Revisiting the Kunsthistorisches Museum with Jan was an extremely valuable experience because the first tour with the red haired, green clothed guide was less than effective for understanding the cultural and historical value of the museum. Jan catered her tour specifically to our understanding of the foundations and differences between Reformation and Counter Reformation artists. The first artist we examined was Caravagio. He served as a prime example of one sect of the Counter Reformation artists in his depiction of the crucifixion. This painting is extremely stripped down and simplistic and seems to really focus on the scene at hand, not over exaggeration or lavish detail. I think this speaks a lot to the purpose of the Counter Reformation and its art as a whole. These artists, and more importantly the clergymen who hired these artists, are trying to educate the masses with these paintings about important biblical and religious scenes as a whole.
Pieter Aertsen’s Vanitas-Stilleben is another manifestation of Counter Reformation art only this time as a Catholic living in the Protestant Netherlands. Aertsen specialized in still life paintings, but with Catholic elements or overtones. During the period Catholics were tolerated, but controlled in the Netherlands, so Aertsen had to be almost subtle about his religious expression in his art. In Vanitas-Stilleben, Aersten puts the religious scene in the background of his painting, like in many of his other works, to display what he wants to show as most important. The still life of various foods, especially featuring the slab of meat, acts as a veil for his deeper message and overall religious beliefs. I think this work and Aertsen’s style as a whole is extremely important for not only understanding this sect of Counter Reformation art, but also how the treatment of Catholics in the Netherlands manifested in the art of the region. While Aertsen’s Catholic beliefs were tolerated they were not widely accepted like Protestantism, just as Catholic elements are present in this painting, but not the subject of the work as a whole.

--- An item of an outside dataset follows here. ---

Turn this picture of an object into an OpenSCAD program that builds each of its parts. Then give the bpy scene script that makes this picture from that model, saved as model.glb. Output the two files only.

Peter Paul Rubens represented a much different style of Catholic sensibility in his paintings during the Counter Reformation. Rubens was a very devout Catholic living in Antwerp, Belgium during the period and was actually a diplomat and ambassador to Spain and England. Rubens really admired Caravagio’s style yet had adhered much more to the lavish and baroque style of traditional Catholic art. For example, his painting Glory of St. Ignatius of Loyola (1616), does not exhibit the stripped down simplicity of Caravagio’s work in his depiction of the scene. Rubens style is a manifestation of the adherence to the magical and mythological foundations of Catholic teachings in traditional Catholicism that held over during the changes of the Counter Reformation. While many Counter Reformation artists like Caravagio simplified their paintings in order to simply educate the illiterate masses and counteract the attacks mysticism brought by the Protestant reformation, Rubens in essence adhered to traditional Catholic sensibility. I feel like this split in artistic style was a cultural manifestation of the internal conflict going on within the church. While the Catholic Church was an entity of great tradition and adherence to their magical and miraculous aspects of their teachings, they were forced to reform under the attacks of the Protestant Reformation. Significant changes were made, but its clear that traditionally Catholicism and the art that represented it was not completely abandoned in the seventeenth century.

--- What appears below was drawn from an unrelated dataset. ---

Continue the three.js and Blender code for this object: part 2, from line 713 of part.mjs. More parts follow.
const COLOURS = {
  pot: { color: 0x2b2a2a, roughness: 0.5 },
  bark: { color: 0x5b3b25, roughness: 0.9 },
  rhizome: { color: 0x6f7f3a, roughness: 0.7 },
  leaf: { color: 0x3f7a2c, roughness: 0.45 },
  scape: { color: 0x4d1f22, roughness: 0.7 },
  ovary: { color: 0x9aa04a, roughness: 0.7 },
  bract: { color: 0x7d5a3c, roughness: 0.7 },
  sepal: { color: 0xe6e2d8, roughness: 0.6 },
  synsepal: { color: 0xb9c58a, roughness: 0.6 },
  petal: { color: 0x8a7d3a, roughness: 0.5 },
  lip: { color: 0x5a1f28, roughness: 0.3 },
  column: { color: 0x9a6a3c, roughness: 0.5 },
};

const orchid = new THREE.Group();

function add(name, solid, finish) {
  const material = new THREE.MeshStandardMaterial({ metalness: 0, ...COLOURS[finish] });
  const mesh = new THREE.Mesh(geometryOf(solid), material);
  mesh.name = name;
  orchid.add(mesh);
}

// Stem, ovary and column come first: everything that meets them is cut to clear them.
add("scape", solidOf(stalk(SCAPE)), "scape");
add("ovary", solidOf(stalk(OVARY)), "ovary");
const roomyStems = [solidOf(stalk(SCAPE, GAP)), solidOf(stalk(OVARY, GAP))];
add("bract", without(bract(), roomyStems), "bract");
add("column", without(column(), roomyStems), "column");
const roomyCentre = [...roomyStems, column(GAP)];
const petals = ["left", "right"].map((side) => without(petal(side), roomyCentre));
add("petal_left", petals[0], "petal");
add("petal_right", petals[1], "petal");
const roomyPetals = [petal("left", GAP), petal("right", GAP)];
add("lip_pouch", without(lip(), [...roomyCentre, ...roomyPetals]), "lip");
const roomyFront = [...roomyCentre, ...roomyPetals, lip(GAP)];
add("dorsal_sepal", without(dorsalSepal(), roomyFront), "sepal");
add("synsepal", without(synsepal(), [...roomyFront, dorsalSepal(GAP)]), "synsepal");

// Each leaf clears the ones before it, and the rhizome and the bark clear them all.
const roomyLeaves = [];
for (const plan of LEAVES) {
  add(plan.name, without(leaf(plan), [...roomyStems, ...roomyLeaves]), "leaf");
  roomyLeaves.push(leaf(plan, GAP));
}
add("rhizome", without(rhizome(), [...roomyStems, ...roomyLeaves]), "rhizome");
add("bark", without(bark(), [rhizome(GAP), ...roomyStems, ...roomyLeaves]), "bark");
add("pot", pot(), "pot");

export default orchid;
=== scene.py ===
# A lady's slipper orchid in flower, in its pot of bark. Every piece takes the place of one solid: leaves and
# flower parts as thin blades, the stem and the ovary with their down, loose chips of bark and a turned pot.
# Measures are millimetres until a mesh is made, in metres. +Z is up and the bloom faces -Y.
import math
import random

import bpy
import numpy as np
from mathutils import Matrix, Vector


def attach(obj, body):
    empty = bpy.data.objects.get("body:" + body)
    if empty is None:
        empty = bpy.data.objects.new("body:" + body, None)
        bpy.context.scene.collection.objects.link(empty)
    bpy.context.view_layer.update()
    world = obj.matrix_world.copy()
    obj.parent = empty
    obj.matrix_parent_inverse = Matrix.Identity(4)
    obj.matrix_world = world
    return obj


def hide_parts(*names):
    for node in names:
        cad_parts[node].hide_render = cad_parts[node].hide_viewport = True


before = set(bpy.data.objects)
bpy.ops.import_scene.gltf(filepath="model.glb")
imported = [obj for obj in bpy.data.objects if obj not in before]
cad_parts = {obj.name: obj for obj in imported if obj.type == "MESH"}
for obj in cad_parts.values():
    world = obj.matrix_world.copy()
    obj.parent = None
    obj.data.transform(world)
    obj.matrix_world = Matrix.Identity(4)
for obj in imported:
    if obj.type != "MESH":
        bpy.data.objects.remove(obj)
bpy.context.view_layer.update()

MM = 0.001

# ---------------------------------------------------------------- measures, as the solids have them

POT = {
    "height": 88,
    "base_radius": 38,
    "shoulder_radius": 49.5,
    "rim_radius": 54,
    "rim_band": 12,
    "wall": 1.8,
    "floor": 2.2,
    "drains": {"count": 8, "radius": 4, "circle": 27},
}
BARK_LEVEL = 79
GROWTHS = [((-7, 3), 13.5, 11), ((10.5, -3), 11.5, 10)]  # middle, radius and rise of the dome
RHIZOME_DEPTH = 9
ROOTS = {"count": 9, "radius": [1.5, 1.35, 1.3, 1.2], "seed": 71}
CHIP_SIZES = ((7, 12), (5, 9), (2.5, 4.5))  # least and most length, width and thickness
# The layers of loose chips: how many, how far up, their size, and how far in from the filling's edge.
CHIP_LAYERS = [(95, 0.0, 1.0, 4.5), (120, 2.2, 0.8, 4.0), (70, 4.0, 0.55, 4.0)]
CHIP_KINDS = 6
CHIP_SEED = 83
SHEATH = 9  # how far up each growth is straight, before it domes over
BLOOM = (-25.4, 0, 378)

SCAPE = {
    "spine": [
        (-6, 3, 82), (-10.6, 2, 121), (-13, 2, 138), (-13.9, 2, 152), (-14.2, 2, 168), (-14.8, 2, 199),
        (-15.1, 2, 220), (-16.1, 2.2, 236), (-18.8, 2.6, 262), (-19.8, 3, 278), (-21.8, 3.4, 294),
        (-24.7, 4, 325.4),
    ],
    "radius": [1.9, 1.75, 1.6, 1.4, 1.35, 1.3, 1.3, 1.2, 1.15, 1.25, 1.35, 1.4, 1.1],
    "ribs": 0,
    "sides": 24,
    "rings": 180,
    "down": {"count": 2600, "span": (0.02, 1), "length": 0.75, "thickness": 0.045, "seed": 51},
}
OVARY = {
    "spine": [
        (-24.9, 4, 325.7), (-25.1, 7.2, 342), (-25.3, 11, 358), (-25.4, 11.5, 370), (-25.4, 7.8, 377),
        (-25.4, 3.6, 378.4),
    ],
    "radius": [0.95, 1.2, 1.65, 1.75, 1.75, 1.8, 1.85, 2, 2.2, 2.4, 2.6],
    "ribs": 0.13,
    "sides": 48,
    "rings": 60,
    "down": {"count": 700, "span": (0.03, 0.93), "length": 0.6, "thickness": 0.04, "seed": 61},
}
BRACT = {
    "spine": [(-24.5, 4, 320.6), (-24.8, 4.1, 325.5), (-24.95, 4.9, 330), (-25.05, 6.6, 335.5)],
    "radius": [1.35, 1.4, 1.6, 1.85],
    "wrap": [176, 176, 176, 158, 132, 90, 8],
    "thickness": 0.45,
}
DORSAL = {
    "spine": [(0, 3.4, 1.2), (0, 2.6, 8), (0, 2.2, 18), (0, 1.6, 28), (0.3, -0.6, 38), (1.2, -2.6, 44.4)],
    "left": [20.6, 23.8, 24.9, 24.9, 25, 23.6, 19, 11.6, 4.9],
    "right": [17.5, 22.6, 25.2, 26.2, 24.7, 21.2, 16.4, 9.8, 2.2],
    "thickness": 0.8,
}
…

Rembrandt Harmenszoon van Rijn represents the clear opposite end of the artistic and belief spectrum from Rubens and other Counter Reformation artists. Rembrandt was a Dutch Protestant whose art exemplified many the cultural impact of the Reformation on European culture. Rembrandt was most famous for his portraits and more specifically, his depiction of the human condition. This artistic style reflects many of the foundations of Protestantism and the departure from Catholic ritual. Catholicism rests upon the need for the clergy to aid the individual in findings salvation while Protestantism puts much more emphasis on the individual’s ability to find salvation through scripture. Rembrandt’s Portrait of Titus Reading exhibits these major foundations of Protestantism. Rembrandt depicts Titus as a very ordinary individual doing nothing more than reading a book, but the greater symbolism here is what makes the painting an essential piece of Reformation artwork. The emphasis on the individual and that individual’s ability to read were the foundation of Protestant worship. While it’s not clear if Titus is reading the Bible here it does serve as a powerful symbol of both the power of the individual to read and learn and the overall emphasis on the common man, rather than the clergy.
Hans Baldung Grien, a disciple of Albert Durer, was a German Protestant painter who exemplified a different sect of Protestant sensibility than Rembrandt. While Hans Baldung Grien never officially converted to Protestantism, his artwork definitely symbolizes the values and sensibility of the Reformation. His adherence to Catholicism can probably be attributed to his influences. Being a disciple of Durer and living in different many different parts of Germany might have made his conversion difficult in a social sense, but Protestant values still manifest in his artwork. The painting that I feel really exemplifies this sensibility in the Kunsthistorisches Museum is his Three Ages of Woman and Death (1510). While this painting does have specific Protestant elements depicted here, it subtly communicates a powerful message about the depiction of life and death. The painting shows a skeleton holding an hourglass over a young woman and baby, symbolizing the ominous nature of death. The important thing about this painting is that it is not religious in any way while still depicting elements of life and death. These two issues were previously, in large part, before this era, depicted only in a religious context because the Catholic Church held virtual complete control over the issue of life and death in its teachings. While the Protestant Church still obviously had a huge impact on the perception of life and death in everyday life, their ideology did monopolize the issues within the church as the Catholics did. On the whole, this painting shows yet another Protestant emphasis on the individual and functions to imply the relationship between the person and life and death without the intervention of the clergy, as in the Catholic faith.